John Waters é provavelmente um dos meus diretores norte-americanos favoritos e um dos que, curiosamente, melhor fez a passagem do underground para um cinema mais popular. Além, é claro, de marcar o seu lugar na cultura pop. Caso o leitor não esteja familiarizado com esse nome, Waters é um diretor homossexual que ficou conhecido como um dos grandes nomes do cinema underground norte-americano e que tem como principal marca o fato de ostentar orgulhosamente o “mau-gosto” das suas obras. O clássico cult Pink Flamingos, por exemplo, mostra duas famílias brigando para saber quem são as pessoas mais asquerosa do mundo com direito a canibalismo, zoofilia e a famosa e infame cena onde a drag queen Divine come cocô de cachorro.

Nos anos 80 e 90 ele começou a dar novos rumos para sua carreira e fazer filmes mais palatáveis para o grande público. Ele virou uma figura tamanha dentro da cultura pop americana que já apareceu nos Simpsons, em O filho de Chucky, já foi jurado de RuPaul’s Drag Race etc. Dentro dessa fase dos anos 80 e 90 ele fez a primeira versão de Hairspray, Cry-baby (com o astro em ascensão Johnny Depp) e Serial Mom, lançado aqui no Brasil como Mamãe é morte. Aproveitando a data festiva (se tudo der certo esse texto sai no dia das mães), me pareceu uma boa ocasião para comentar sobre essa pequena pérola. 

Lançado em 1994 o filme é uma paródia dos filmes e séries sobre crimes reais e serial killers. Nós acompanhamos Beverly Sutphin (interpretada maravilhosamente pela Kathleen Turner) uma dona de casa perfeita, carinhosa com os filhos, que adora a vida doméstica, recicla o seu lixo e tem como hobbie observar pássaros. Mas, além dessa camada aparente, Beverly também atormenta vizinhos com ligações obscenas anônimas, envia cartas apaixonadas para serial killers (tem uma cena impagável do marido dela encontrando as fotos que serial killers famosos enviaram para ela) e mata violentamente os desafetos da sua família (como o professor de matemática que criticou o seu filho ou o rapaz que menosprezou a filha dela).

Waters aqui está bem mais contido do que no começo da sua carreira e sua visão ácida e demolidora da sociedade norte-americana segue firme e forte.
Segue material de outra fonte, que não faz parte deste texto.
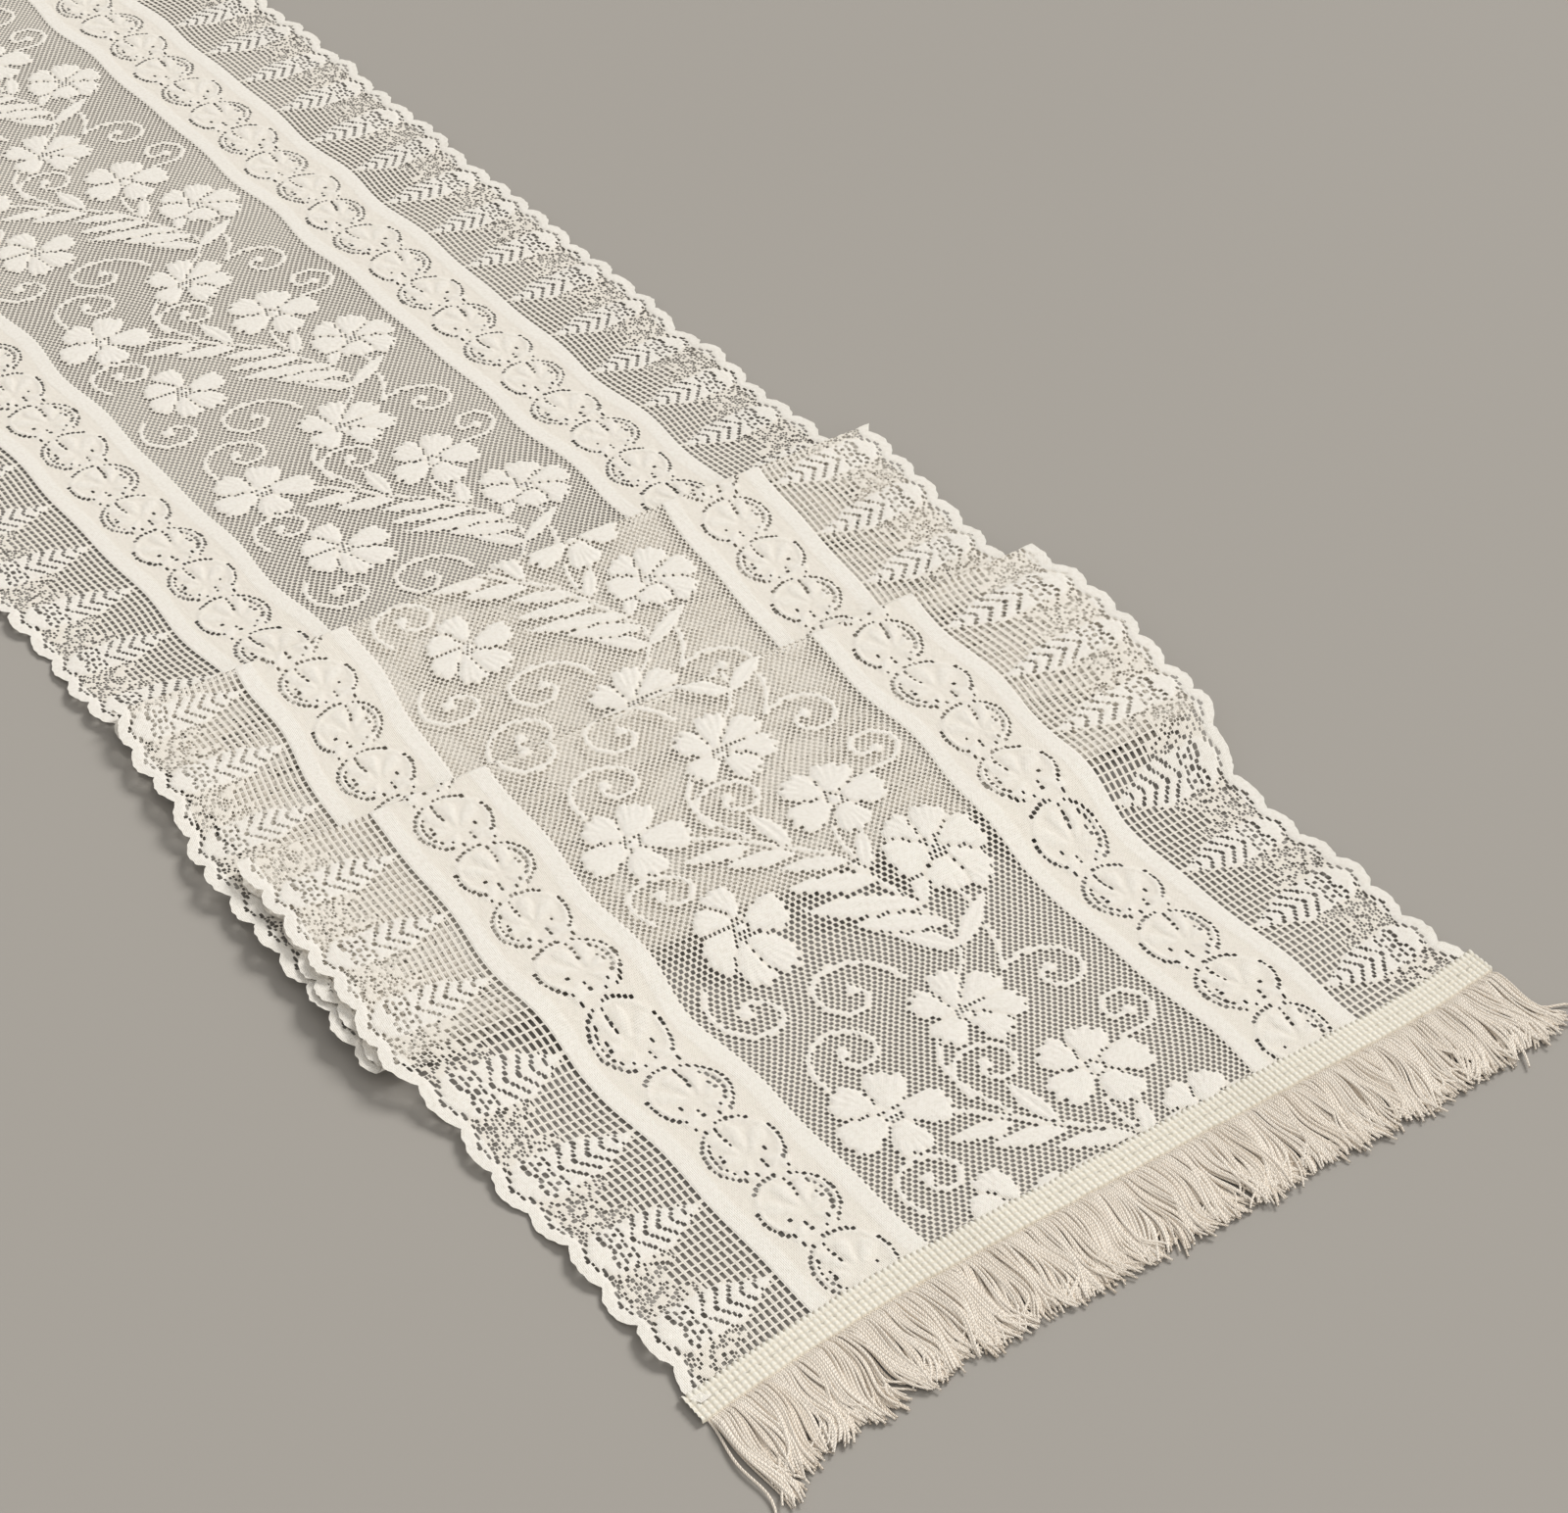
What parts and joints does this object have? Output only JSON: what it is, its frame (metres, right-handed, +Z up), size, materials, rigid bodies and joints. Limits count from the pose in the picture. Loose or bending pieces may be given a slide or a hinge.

Beverly acaba sendo talvez a personagem menos hipócrita desse mundo de subúrbio americano, ela não finge ser uma dona de casa para na verdade ser uma assassina cruel, ela na verdade acaba sendo as duas coisas ao mesmo tempo. A sua volta estão pessoas hipócritas, mesquinhas, fofoqueiras e falsos moralistas. Waters acaba por retratar também o culto aos serial killers nos Estados Unidos, o espetáculo midiático e uma sociedade que buscava bodes expiatórios para culpar. O impacto do “satanic panic” (uma histeria coletiva bizarra que levou pessoas a acusarem donos de creche de serem satanistas e jogos de rpg de levarem jovens a cultuarem o demônio) ainda pairava sobre o país e é visível aqui como sempre buscam culpar filmes de terror e produtos de mídia que falam sobre crimes ao invés se auto-analisar enquanto sociedade.

Mas se você não quiser ver por essa ótica tudo bem também, você ainda terá um filme divertidíssimo e com várias referências a filmes de terror do Herschell Gordon Lewis e William Castle. O Waters brinca com o formato de filmes policiais colocando letreiros debochados (“nenhum dos envolvidos dessa história ganharam dinheiro algum”) ou horários nas cenas para dar mais “credibilidade” para o que ocorre. O humor mais pastelão se mistura com comentários ácidos (como uma banca de souvenirs relacionados aos assassinatos cometidos pela protagonista) e com a personalidade de Beverly que na minha opinião é uma assassina para se colocar no mesmo panteão de “assassinos engraçadinhos” junto com o Freddy Kruger. O auge disso acaba sendo a icônica cena onde Beverly mata a senhora sem-educação que se recusava a rebobinar as fitas da locadora com uma pata assada de cordeiro.

 Se você quer ser introduzido no mundo caótico do Waters, mas não quer cair de cabeça nos… hum, “grandes momentos” dele (leia-se “não quero ver uma drag queen comendo cocô ou sendo atacada por uma lagosta gigante”), acho que Mamãe é de morte é um excelente começo. Fica aqui a recomendação, o desejo de um feliz dia das mães e recomendação para que você pelo amor de deus não se esqueça de rebobinar as fitas.